The supply and demand for lonable funds in the foreign exchange market and the link between the two markets.

Explanation of Solution
The foreign exchange market is the place of market where the participants are able to buy and sell different foreign currencies with exchange to the domestic currency. Here, the lonable fund interest rate theory applies. The lonable fund includes all the forms of credit of the economy, which includes the loans, bonds, and the savings deposits.
The lonable fund supply is from the national savings of the economy. The national savings of the economy is the summation of the private savings and the government savings of the economy. This together forms the national savings, which forms the supply base of the lonable funds. The demand for the lonable funds arises from the domestic investors as well as the net capital outflow, which requires the lonable funds to meet them.

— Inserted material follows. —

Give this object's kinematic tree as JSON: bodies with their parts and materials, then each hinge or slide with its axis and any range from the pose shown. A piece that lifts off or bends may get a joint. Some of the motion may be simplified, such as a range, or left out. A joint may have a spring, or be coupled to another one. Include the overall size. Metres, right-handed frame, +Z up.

The supply of the foreign currency emerges from the net capital outflows of the economy, whereas the demand for the foreign currency exchange comes from the net exports of the economy. Thus, the link between the lonable fund market and the foreign exchange market is nothing else than the net capital outflow.
Concept introduction:
Lonable funds: The term “lonable funds” includes all forms of the credit in the economy such as the savings deposits, loans, and the bonds, etc.
Foreign exchange market: The market that is meant for buying and selling of the foreign currencies and the domestic currencies in exchange.